If you can't describe in a sentence how a component would be tested, its boundaries are wrong.
Decide What the Spec Doesn't
The spec is silent on persistence, transport, error propagation, concurrency, configuration, and external integrations. Make explicit decisions about each and write them down. Implicit decisions become inconsistent implementations.
Keep It Buildable in Order
Each step in the build sequence must produce something that builds, can be tested, and works. If a step requires four other incomplete steps before anything is verifiable, the sequence is wrong.
Avoid Over-Specification
Favor bullet points, flowcharts, or pseudocode over code snippets. Favor qualitative descriptions over quantities, except when prescriptive precision is needed to avoid ambiguity.
Workflow
Step 1: Extract the Entity Model
From the spec's scenarios, identify entities, their attributes, state transitions, and relationships. Use the spec's exact terminology. Don't invent entities the spec doesn't imply — note infrastructure entities separately and justify them.
Step 2: Define the Components
Group related behaviors into components. For each one: name it from the spec's vocabulary, state its responsibility in one sentence, define its interface (what it accepts, what it returns, what errors it raises), and list the scenarios it serves. Separate business logic from infrastructure.

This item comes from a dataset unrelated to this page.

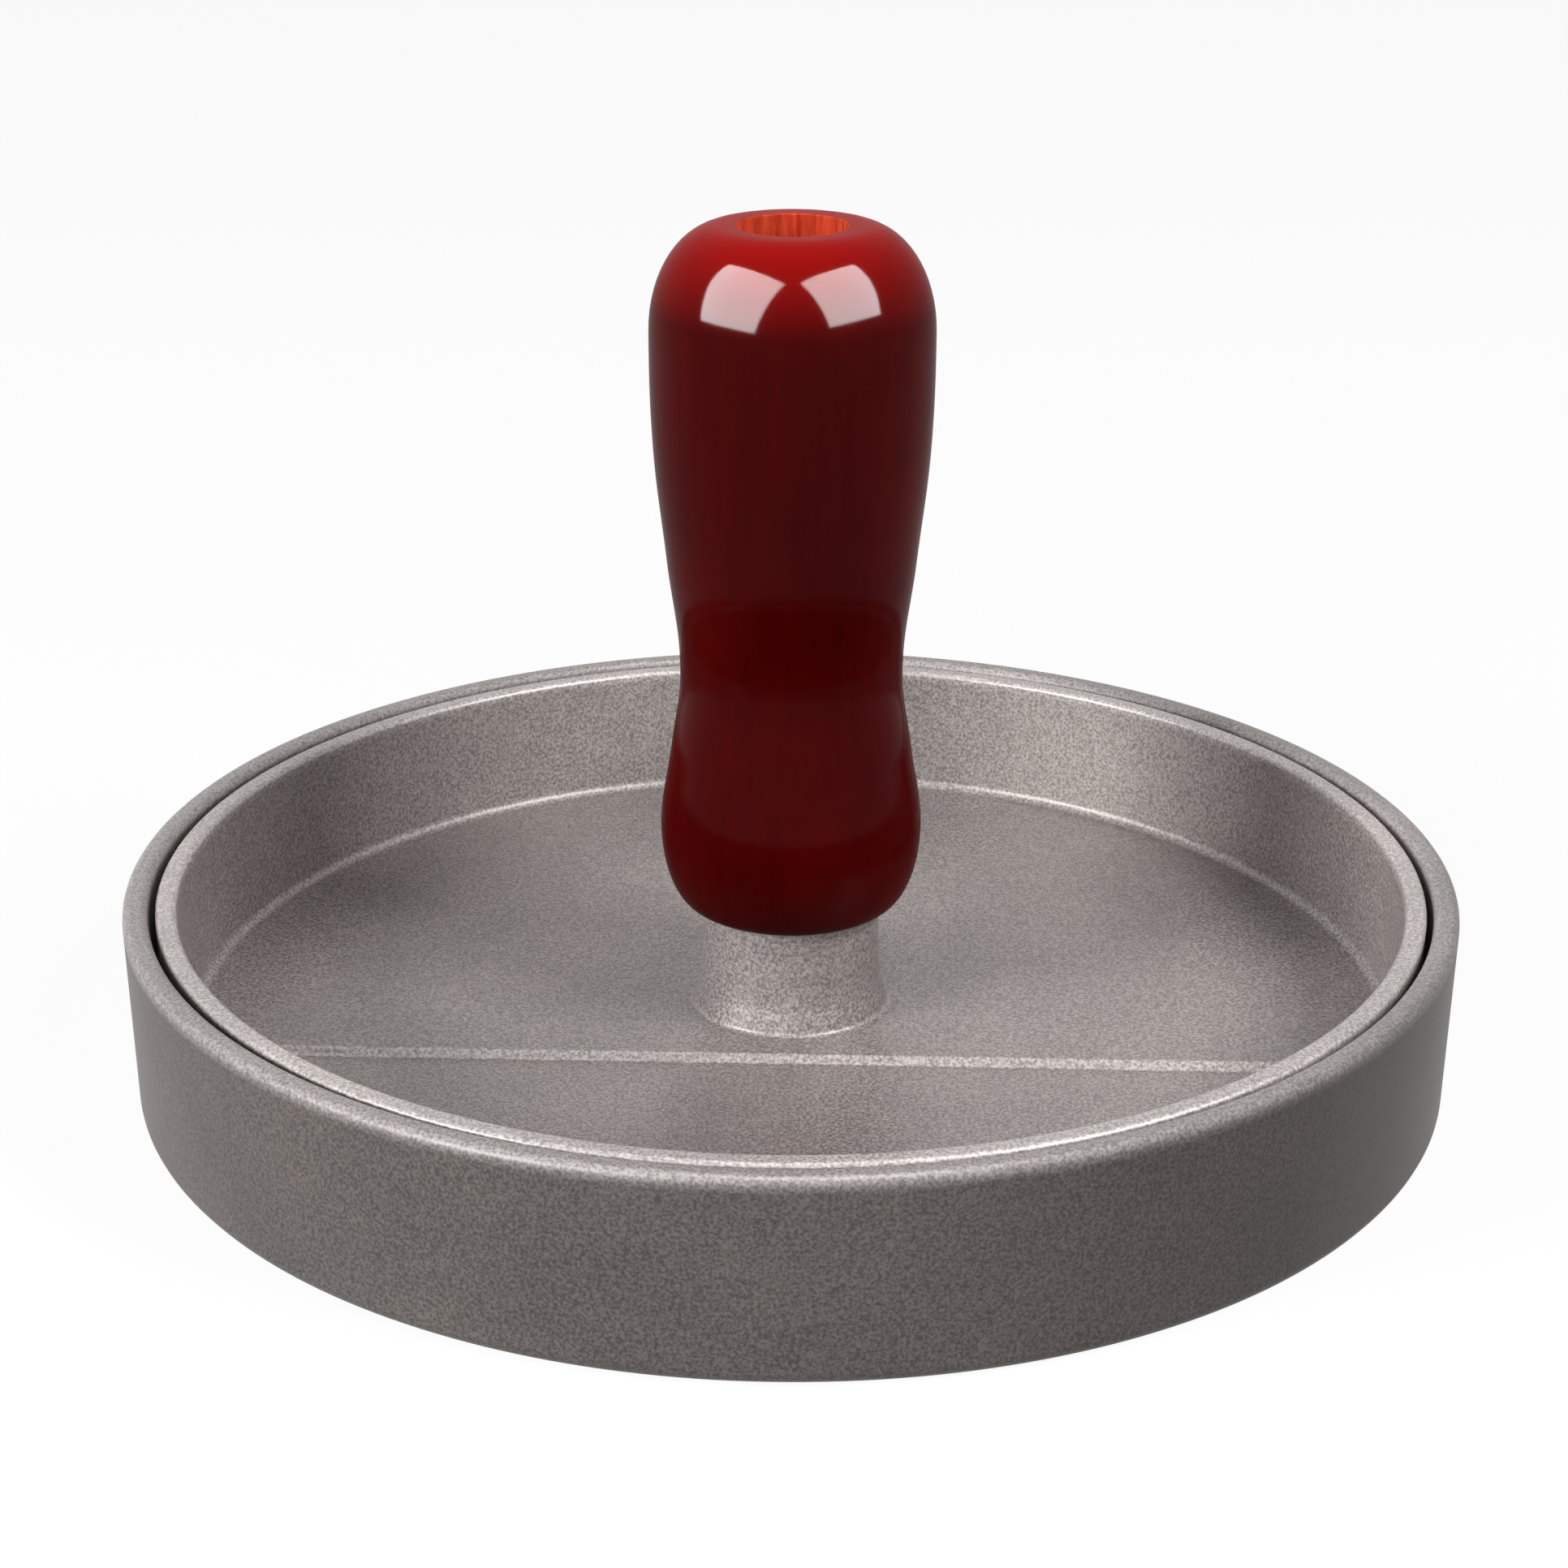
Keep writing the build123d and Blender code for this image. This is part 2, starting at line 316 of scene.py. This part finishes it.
def texture(material, kind, stretch=(1, 1, 1), **sockets):
    """A texture node that reads the object's own coordinates, stretched along each axis."""
    nodes, links = material.node_tree.nodes, material.node_tree.links
    place = nodes.new("ShaderNodeMapping")
    place.inputs["Scale"].default_value = stretch
    links.new(nodes.new("ShaderNodeTexCoord").outputs["Object"], place.inputs["Vector"])
    node = nodes.new(kind)
    links.new(place.outputs["Vector"], node.inputs["Vector"])
    for socket, value in sockets.items():
        node.inputs[socket.replace("_", " ")].default_value = value
    return node.outputs[0]


# %% [markdown]
# A noise gives values that crowd round the middle. To be of use they are spread, over two
# numbers for a roughness and over two colours for a tone. Tones from several patterns are
# then mixed.

# %% Numbers and tones from a pattern
FACTOR, COLOUR_A, COLOUR_B, COLOUR_OUT = 0, 6, 7, 2  # a Mix node's sockets for colours


def spread(material, value, low, high, from_low=0.3, from_high=0.7):
    """Spreads a texture's values from from_low to from_high over the numbers low to high."""
    node = material.node_tree.nodes.new("ShaderNodeMapRange")
    ends = {"From Min": from_low, "From Max": from_high, "To Min": low, "To Max": high}
    for socket, number in ends.items():
        node.inputs[socket].default_value = number
    material.node_tree.links.new(value, node.inputs["Value"])
    return node.outputs["Result"]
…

Step 3: Choose the Technology
Language, framework (if any), data store, test framework, and external dependencies — each with rationale. Prefer boring technology. Include the test framework as a first-class choice, not an afterthought. Justify each external dependency; fewer is better.
Step 4: Design the Interfaces
Specify contracts in enough detail that the implementer doesn't guess: API endpoints with methods, paths, request/response shapes, and status codes; function signatures with parameters, return types, and errors; example payloads rather than abstract descriptions. These definitions are what spex-write-tests consumes directly — precision here makes tests easy to write.
Step 5: Plan the Build Sequence
This is the most critical section. Each step must:
- •Be testable on its own. After completing it, the implementer writes and runs tests via
spex-write-tests. - •Build on previous steps with no forward references.
- •Leave the project buildable. The implementation skill enforces this — the design must make it achievable.
- •Trace to scenarios. By the final step, every scenario is accounted for.
For each step, specify: what to build, which scenarios it addresses, what to test before moving on, and what must be in place from prior steps.
Step 6: Note Decisions and Open Questions
Document judgment calls with reasoning ("chose SQLite because the spec describes a single-user tool"), assumptions that need confirmation ("assumed empty-cart checkout returns an error — confirm with spec"), and deferred concerns ("spec doesn't mention auth; would affect API design if added later"). Open questions are invitations for the developer to update the spec (using spex-specify) or confirm the assumption.
Resolving Conflicts
- •Spec seems incomplete or contradictory: flag it. Suggest a resolution, but the spec should be updated (using
spex-specify) rather than the design silently interpreting ambiguity. - •Existing code fights the spec: the spec wins. Include refactoring steps in the build sequence.
- •Technology constraint makes a scenario impractical: flag the tradeoff with options and a recommendation.
- •Unsure about a decision: write down the options, tradeoffs, and your recommendation. Let the developer decide. Don't get stuck seeking perfection — a documented decision beats an agonized-over one that blocks progress.
Updating an Existing Design
When the spec changes or implementation reveals a needed adjustment, update the design surgically. Re-read the current spec, identify impacted components and build steps, make the change, and flag downstream impacts to spex-implement and spex-write-tests.
Output
A design.md containing: entity model, component breakdown (with scenarios each serves), technology choices with rationale, interface definitions, build sequence, and decisions/open questions. Favor concreteness — example payloads over schema descriptions, specific names over placeholders, one clear recommendation over an unprioritized list of options.